The Army’s already issued formal Requests For Proposals from industry for the planning tool: “The RFP’s out now, we expect proposals back in February, we’ll run a selection in spring,” Ryan told Breaking Defense.
The next step is to develop the new electronic attack systems themselves. That’s the multi-function electronic warfare program, the jammers to go on drones, ground vehicles, and fixed installations. If today’s Analysis of Alternatives meeting approves, said Ryan, MFEW will go to Milestone A, technology development, later this year, with testing in 2019 and actual fielding in the 2020s.
All this assumes the military finds the money — no easy feat when the budget process is so dysfunctional that the Army and every other federal agency don’t know what they will have to spend in March, let alone in 2020.

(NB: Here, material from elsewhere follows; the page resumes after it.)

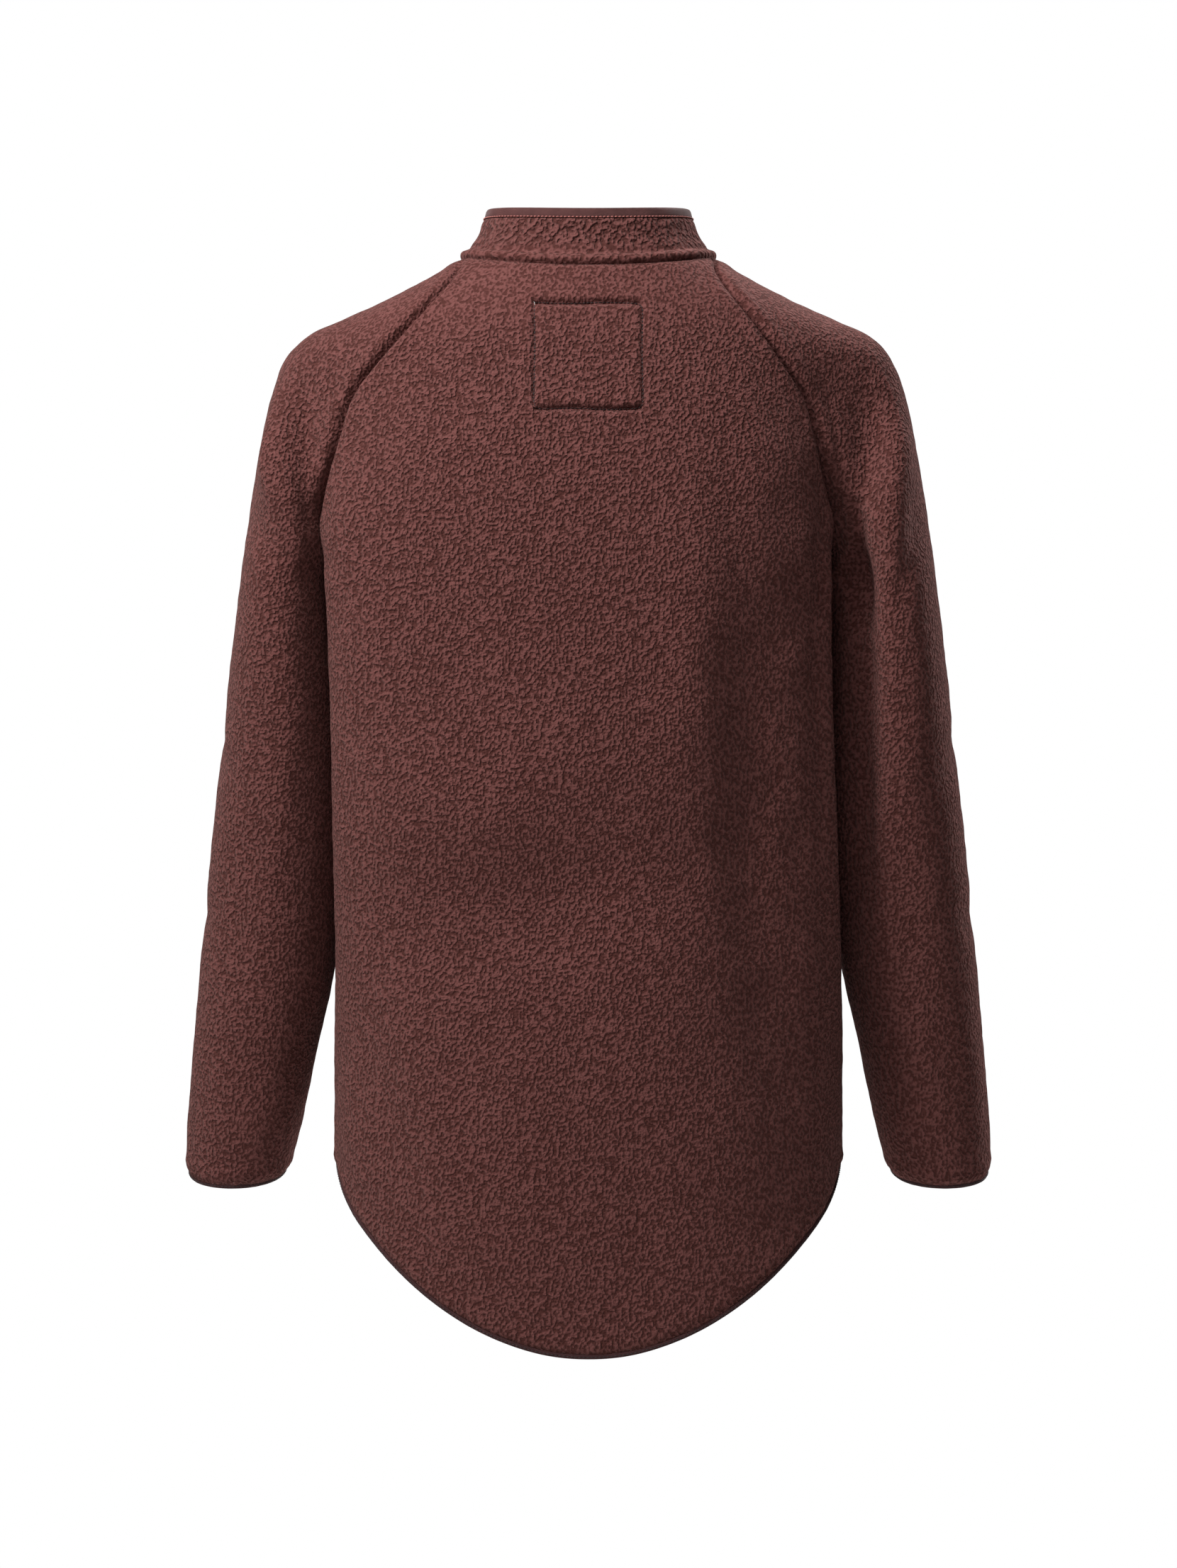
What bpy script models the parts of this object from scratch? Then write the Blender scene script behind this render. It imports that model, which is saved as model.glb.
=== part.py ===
"""A long fleece jacket in its worn form: raglan sleeves, stand collar, full-length zip, drop-tail hem.

Row frame: +Z up, -Y is the front, +X is the wearer's left. The origin is in the middle of the neck, at the
height where the wearer's shoulders carry the jacket. Sizes are in millimetres, and MM turns them into metres
when a mesh is made.
"""

import math

import bmesh
import bpy
import numpy as np
from mathutils import Matrix

MM = 0.001

# Cloth
WALL = 3.0                # pile fleece
BINDING_WALL = 4.4        # elastic binding folded round the fleece edge, measured across
SEAM_GAP = 0.3            # between two pieces at a seam
NECK_GAP = 0.6            # between the collar and the panels, whose edge points don't pair up

# Grid counts
ROWS_BELOW = 18           # from the hem up to the underarm
ROWS_ABOVE = 12           # from the underarm up to the neck, along the raglan seams
BACK_HALF_COLUMNS = 12
FRONT_COLUMNS = 10
SLEEVE_COLUMNS = 20
SLEEVE_ROWS = 17          # from the armhole ring down to the cuff
CORNER_TURN = 0.5         # at the underarm, how far each wall turns from the shared direction to its own
NECK_FADE = (1.0, 0.35, 0.08)         # how much of the neck's curve each of the sleeve's first rows takes
NECK_BLEND = 0.62         # how far up a body panel starts to bend towards the neck's curve
COLLAR_COLUMNS = 44
COLLAR_ROWS = 6
COLLAR_ROW_POWER = 1.15   # crowds the collar's rows towards its base, where it curves
BINDING_SIDES = 8
BINDING_POWER = 0.55      # its section's corners: 1 is an ellipse, less is squarer
SHARP_ANGLE = 50          # degrees between faces that are shown as an edge

# The torso's level sections. reach: how far each side's edge stands out, seen from behind. press: how deep
# the arm presses into the side. back and front: the centre back's and centre front's y. square: the section's
# power, 2 is an ellipse.
TORSO_COLUMNS = ("level", "reach_left", "reach_right", "press", "back", "front", "square")
TORSO = [
    (0, 88, 88, 0, 36, -34, 2.0),
    (-13, 112, 112, 0, 50, -44, 2.0),
    (-32, 150, 146, 0, 62, -56, 2.05),
    (-51, 184, 173, 0, 69, -65, 2.1),
    (-75, 203, 186, 0, 77, -76, 2.2),
    (-110, 203, 184, 2, 87, -92, 2.35),
    (-150, 200.5, 181, 10, 96, -110, 2.5),
    (-195, 199, 180.5, 22, 102, -124, 2.6),
    (-242, 196, 180.5, 28, 106, -132, 2.6),
    (-300, 193.5, 181, 29, 107, -135, 2.6),
    (-360, 192, 182.5, 28, 106, -133, 2.6),
    (-420, 191, 185, 25, 105, -131, 2.55),
    (-480, 189.5, 187, 19, 105, -129, 2.5),
    (-545, 188.5, 188.5, 8, 106, -128, 2.4),
    (-600, 188.5, 188.5, 2, 107, -128, 2.35),
    (-690, 188.5, 188.5, 0, 107, -127, 2.3),
    (-830, 185, 185, 0, 103, -126, 2.3),
]
TORSO_MIDDLE = -12        # y where a section is widest
ARM_SPREAD = 58           # half the depth that the arm presses in
ARM_MIDDLE = [(-150, -12), (-242, -15), (-400, -29), (-550, -45), (-690, -63)]
COLUMN_POWER = 1.35       # crowds a body panel's columns towards its side, where it curves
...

“We all understand the budget of the future and that’s going to have an impact on every program the Army has,” said Ekvall. “Where this will ultimately wind up in the priority efforts of the Army, I can’t tell you.”
But a priority it has to be, he said: “We’ve got to get back into the ground electronic warfare fight.”
As a young artillery officer stationed in West Germany in the late eighties, Ekvall had the importance of electronic warfare drilled deep into him. “I was always concerned that the Soviets [in a war] would have the ability to disrupt my communications,” he said. Even in peacetime, he said, “we kind of assumed that the Soviets were listening to us, so we just talked in code.” But in the 1990s, with the Soviet threat gone and budgets shrinking, the Army essentially got out of the electronic warfare game — as did, to a lesser extent, the Air Force – and left it largely to Navy jamming aircraft. Then Iraq and Afghanistan shocked the Army back into the business again.
“There’s been this ebb and flow,” Ekvall told Breaking Defense. Today, he said, “we’re flowing.”